Exercise directions:
Extract, unchanged, every line from the top of the material below through the line with "return sizes", and no more.

Raw records:
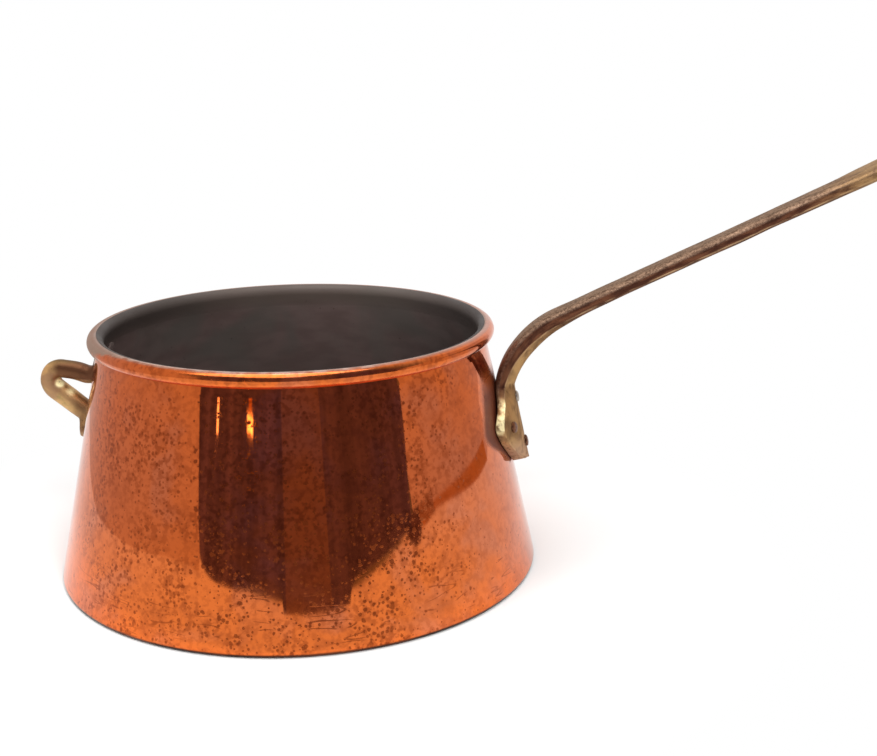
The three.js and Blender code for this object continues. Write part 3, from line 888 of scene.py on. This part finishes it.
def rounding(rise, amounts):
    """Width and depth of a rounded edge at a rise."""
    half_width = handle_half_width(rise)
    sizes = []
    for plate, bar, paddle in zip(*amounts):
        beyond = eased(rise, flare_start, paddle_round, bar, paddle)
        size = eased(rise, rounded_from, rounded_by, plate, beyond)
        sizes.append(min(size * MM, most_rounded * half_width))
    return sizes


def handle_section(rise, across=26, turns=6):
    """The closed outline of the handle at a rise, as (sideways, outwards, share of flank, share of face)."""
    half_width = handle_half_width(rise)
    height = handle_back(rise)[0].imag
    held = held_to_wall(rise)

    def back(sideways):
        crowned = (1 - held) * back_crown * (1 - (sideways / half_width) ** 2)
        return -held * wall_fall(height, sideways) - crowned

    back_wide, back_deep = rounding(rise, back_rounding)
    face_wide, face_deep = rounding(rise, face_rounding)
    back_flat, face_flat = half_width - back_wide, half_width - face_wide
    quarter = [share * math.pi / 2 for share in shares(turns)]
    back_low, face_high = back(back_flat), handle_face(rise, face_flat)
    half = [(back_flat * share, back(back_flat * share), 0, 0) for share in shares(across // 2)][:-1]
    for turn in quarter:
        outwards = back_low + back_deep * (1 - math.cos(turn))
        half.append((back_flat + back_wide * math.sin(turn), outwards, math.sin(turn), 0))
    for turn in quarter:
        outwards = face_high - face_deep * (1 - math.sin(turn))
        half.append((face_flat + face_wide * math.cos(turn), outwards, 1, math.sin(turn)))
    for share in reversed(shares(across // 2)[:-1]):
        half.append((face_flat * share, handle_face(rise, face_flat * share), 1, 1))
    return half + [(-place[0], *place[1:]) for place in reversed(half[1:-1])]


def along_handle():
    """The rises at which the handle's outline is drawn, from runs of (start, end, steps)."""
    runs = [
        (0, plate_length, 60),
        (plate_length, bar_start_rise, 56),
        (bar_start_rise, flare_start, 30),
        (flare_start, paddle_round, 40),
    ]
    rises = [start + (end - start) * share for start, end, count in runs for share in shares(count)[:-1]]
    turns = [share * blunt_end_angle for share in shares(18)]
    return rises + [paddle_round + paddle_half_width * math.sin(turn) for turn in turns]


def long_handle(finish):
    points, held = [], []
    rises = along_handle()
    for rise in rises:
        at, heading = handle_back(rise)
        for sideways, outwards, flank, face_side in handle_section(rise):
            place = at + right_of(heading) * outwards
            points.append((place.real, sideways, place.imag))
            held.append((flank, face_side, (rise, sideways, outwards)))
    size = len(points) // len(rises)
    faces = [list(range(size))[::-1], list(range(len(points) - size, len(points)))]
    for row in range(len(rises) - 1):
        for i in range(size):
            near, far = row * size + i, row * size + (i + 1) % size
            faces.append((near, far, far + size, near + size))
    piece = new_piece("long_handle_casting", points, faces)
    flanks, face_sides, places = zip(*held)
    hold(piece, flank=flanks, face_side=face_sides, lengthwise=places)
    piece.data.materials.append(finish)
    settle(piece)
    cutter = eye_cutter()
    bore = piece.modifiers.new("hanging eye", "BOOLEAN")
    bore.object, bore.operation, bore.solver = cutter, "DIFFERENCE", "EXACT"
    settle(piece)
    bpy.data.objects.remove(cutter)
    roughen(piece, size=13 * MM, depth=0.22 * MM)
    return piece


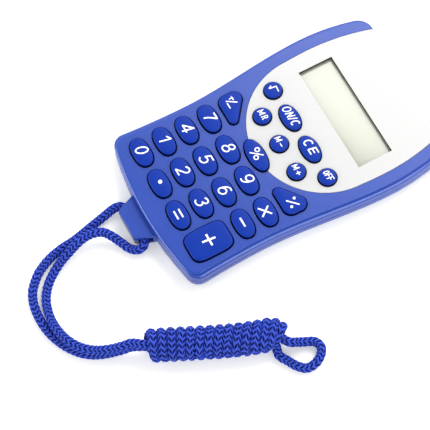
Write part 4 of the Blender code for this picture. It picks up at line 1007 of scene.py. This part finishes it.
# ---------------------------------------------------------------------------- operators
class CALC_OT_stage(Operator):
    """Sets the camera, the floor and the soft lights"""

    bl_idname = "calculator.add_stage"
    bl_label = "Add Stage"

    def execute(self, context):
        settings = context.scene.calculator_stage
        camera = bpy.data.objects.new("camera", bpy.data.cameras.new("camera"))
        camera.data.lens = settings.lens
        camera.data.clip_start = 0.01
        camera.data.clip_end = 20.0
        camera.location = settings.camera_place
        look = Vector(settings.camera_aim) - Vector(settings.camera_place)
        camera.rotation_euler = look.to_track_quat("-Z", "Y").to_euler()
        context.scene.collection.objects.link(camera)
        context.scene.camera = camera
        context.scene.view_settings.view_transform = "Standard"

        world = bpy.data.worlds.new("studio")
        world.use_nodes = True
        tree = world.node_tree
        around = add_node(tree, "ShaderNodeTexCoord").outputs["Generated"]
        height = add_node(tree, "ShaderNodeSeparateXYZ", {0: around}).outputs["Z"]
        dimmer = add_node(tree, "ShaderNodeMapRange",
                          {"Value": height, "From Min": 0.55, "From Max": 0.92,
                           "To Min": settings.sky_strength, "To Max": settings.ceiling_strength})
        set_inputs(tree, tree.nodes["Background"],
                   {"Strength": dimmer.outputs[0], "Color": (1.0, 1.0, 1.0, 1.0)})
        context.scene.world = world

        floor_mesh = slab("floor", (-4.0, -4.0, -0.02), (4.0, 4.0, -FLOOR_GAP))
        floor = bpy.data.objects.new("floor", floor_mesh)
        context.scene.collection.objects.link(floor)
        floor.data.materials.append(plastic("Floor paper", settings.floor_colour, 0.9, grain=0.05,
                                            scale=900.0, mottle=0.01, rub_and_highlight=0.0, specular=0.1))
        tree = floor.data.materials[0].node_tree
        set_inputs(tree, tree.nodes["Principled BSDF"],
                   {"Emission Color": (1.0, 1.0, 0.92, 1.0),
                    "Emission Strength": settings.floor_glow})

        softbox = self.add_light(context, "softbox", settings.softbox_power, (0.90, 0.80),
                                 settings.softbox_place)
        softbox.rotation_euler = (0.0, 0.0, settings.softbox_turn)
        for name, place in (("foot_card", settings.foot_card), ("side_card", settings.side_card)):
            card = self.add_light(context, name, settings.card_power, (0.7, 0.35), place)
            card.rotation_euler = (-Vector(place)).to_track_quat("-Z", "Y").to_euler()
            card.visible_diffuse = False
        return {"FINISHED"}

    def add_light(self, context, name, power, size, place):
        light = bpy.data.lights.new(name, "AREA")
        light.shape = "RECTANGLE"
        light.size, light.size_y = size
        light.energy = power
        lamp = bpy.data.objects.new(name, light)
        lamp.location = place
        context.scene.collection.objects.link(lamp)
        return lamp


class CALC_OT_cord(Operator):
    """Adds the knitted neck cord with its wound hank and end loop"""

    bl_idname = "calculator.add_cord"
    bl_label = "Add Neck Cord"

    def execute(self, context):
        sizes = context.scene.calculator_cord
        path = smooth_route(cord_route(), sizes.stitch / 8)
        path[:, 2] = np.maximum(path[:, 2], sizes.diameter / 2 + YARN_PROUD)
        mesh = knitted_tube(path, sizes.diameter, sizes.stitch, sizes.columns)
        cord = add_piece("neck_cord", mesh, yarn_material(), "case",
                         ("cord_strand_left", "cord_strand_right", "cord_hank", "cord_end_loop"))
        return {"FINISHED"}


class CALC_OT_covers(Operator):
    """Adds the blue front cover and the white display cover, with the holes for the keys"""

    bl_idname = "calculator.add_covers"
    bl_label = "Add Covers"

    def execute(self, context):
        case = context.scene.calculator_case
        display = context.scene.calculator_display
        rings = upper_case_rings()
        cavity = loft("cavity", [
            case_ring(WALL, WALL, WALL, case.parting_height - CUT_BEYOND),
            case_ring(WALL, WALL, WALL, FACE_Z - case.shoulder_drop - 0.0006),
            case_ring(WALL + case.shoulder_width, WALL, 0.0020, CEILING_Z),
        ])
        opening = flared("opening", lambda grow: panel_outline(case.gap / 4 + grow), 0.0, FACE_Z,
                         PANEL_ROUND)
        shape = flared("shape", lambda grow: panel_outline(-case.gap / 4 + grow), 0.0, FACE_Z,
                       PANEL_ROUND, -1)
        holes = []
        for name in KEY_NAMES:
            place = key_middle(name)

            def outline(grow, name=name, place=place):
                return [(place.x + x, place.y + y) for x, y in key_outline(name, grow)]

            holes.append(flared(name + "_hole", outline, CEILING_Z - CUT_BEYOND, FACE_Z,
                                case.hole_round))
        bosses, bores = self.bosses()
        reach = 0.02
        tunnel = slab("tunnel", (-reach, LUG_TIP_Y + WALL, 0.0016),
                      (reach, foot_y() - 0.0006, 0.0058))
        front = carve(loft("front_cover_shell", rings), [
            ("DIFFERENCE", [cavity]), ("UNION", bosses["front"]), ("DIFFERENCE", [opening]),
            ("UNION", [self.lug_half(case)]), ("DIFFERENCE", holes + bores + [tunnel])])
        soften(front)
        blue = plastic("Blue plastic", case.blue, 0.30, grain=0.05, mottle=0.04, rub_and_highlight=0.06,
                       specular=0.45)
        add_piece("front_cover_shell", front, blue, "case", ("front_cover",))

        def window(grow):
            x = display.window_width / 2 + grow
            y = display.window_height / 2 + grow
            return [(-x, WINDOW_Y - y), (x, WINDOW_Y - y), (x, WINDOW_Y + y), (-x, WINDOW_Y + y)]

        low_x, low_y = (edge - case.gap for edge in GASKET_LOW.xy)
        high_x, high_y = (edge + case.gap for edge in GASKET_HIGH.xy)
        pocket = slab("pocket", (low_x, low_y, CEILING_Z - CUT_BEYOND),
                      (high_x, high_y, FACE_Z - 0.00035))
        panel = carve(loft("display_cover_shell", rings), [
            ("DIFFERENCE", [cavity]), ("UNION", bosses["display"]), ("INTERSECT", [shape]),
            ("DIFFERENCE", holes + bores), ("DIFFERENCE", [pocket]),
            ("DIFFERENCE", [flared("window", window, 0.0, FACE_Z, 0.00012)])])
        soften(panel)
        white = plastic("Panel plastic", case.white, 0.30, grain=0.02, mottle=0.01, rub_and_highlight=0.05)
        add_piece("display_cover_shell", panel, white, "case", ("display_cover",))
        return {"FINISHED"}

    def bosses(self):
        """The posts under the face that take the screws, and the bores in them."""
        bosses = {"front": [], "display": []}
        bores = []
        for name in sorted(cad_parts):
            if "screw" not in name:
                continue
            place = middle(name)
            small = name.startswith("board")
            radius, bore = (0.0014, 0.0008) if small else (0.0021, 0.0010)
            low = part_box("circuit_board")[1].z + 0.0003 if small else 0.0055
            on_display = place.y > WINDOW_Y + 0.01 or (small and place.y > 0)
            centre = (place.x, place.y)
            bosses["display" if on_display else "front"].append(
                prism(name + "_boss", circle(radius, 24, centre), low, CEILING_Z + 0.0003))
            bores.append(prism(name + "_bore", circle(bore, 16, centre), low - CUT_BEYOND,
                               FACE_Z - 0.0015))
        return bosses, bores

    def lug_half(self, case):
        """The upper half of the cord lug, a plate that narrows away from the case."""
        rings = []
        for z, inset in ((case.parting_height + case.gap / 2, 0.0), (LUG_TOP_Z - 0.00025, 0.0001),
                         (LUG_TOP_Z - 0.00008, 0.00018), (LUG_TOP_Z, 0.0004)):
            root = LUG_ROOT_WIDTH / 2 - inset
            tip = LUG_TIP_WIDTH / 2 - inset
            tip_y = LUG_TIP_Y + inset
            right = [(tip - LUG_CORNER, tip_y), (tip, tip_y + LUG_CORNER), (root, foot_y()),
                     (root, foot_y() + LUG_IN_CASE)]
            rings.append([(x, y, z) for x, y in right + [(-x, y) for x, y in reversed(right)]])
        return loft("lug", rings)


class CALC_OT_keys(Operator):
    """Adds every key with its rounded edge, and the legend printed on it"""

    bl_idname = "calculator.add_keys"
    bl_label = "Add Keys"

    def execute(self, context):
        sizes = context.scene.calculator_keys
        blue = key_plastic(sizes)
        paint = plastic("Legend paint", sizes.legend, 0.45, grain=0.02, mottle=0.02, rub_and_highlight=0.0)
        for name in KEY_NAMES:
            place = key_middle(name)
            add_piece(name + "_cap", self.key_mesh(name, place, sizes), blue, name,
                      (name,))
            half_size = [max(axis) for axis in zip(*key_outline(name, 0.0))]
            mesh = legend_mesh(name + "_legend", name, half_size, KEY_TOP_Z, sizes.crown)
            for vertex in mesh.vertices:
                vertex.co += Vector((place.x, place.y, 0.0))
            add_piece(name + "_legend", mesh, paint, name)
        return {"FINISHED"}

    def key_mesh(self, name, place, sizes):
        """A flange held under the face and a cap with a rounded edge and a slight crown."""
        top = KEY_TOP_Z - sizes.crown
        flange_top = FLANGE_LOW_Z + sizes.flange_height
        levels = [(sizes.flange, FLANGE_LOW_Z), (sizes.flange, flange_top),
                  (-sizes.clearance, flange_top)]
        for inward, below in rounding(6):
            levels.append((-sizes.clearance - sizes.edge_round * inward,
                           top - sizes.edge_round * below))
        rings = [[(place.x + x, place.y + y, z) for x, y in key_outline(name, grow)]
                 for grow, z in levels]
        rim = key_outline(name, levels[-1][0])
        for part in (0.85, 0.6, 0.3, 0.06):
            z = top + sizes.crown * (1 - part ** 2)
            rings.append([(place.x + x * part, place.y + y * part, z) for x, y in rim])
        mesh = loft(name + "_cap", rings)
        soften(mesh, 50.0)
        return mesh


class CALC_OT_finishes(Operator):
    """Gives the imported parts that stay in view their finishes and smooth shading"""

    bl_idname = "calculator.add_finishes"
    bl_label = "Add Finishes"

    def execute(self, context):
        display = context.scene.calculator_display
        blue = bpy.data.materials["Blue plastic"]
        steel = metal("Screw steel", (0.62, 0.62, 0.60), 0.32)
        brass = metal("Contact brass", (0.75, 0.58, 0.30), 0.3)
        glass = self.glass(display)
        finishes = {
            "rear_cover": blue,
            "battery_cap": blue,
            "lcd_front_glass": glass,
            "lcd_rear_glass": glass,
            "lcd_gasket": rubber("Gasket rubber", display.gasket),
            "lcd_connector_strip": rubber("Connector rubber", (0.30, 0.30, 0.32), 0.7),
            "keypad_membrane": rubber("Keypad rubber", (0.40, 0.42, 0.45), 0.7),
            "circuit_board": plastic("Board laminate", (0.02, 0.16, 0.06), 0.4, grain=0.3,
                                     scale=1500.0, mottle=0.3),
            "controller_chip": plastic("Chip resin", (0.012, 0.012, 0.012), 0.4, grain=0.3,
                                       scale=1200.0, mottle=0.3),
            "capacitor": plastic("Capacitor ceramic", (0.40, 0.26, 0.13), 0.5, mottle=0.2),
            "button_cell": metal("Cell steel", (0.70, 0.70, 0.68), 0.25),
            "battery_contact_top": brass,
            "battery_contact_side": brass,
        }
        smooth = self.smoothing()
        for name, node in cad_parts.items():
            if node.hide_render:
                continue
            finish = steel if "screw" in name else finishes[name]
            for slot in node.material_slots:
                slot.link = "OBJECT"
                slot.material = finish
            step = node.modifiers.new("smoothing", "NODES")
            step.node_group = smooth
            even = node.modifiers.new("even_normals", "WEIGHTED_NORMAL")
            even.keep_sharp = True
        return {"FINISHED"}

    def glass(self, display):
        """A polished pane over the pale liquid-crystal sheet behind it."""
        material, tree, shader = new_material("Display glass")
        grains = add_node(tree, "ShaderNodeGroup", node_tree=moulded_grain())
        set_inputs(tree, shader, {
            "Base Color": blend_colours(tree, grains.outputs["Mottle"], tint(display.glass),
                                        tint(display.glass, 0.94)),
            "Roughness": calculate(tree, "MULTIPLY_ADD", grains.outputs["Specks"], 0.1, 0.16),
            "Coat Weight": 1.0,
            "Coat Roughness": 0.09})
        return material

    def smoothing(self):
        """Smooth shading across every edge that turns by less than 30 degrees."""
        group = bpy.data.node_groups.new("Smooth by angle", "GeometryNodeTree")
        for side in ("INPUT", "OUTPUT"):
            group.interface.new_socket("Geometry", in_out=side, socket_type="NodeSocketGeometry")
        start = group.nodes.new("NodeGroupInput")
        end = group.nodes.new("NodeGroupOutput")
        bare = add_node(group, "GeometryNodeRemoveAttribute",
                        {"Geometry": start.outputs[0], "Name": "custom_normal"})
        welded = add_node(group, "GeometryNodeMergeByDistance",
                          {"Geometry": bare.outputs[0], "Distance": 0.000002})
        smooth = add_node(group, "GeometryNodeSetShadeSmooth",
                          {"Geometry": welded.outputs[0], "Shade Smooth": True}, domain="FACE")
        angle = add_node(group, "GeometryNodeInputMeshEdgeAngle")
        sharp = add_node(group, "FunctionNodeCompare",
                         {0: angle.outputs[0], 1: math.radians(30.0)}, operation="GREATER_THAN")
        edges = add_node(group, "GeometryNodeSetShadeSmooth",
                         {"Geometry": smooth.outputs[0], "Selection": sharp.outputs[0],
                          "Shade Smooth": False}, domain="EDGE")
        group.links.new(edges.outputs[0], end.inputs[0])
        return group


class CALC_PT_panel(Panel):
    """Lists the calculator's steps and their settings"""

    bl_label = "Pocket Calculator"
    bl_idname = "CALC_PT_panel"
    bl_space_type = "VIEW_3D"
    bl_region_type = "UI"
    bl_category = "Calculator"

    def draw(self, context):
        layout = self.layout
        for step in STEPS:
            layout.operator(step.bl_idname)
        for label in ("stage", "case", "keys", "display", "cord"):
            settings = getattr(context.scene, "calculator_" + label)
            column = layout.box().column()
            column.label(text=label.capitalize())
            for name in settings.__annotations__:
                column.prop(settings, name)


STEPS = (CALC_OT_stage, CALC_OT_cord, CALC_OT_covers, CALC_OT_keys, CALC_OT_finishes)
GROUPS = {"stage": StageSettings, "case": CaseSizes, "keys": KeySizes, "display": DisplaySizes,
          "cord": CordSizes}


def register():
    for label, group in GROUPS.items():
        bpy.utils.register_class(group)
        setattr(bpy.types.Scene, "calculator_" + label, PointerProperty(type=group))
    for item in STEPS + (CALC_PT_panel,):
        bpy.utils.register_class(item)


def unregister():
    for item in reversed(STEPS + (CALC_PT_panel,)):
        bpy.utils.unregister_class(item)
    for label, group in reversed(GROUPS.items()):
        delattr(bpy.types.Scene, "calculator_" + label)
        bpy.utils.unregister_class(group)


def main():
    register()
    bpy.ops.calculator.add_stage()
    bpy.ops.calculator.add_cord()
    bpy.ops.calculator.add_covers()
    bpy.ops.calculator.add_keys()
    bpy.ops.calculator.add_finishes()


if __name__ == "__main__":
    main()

Output:
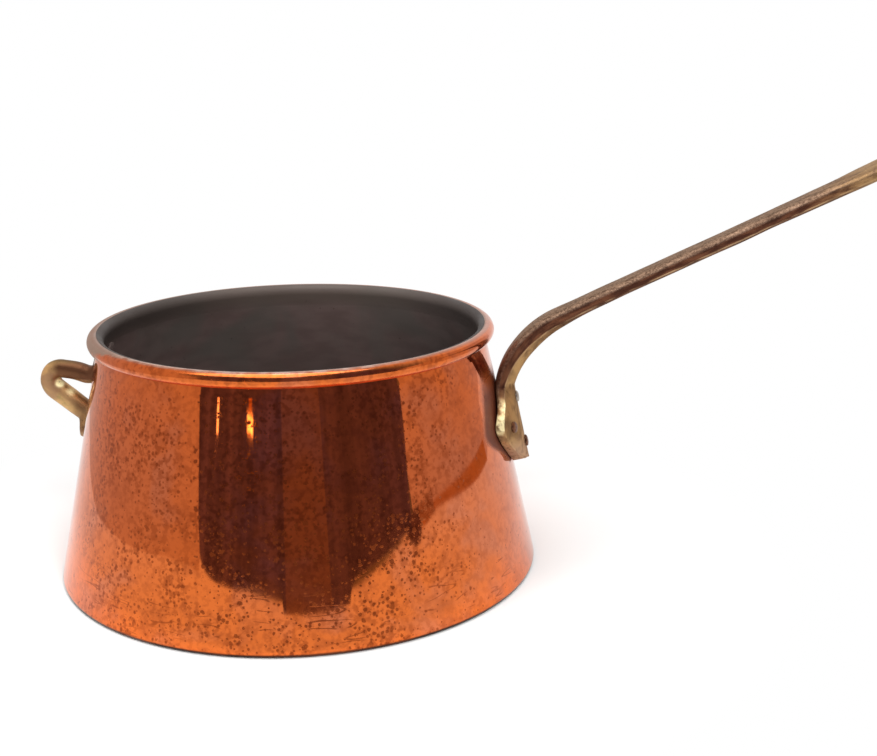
The three.js and Blender code for this object continues. Write part 3, from line 888 of scene.py on. This part finishes it.
def rounding(rise, amounts):
    """Width and depth of a rounded edge at a rise."""
    half_width = handle_half_width(rise)
    sizes = []
    for plate, bar, paddle in zip(*amounts):
        beyond = eased(rise, flare_start, paddle_round, bar, paddle)
        size = eased(rise, rounded_from, rounded_by, plate, beyond)
        sizes.append(min(size * MM, most_rounded * half_width))
    return sizes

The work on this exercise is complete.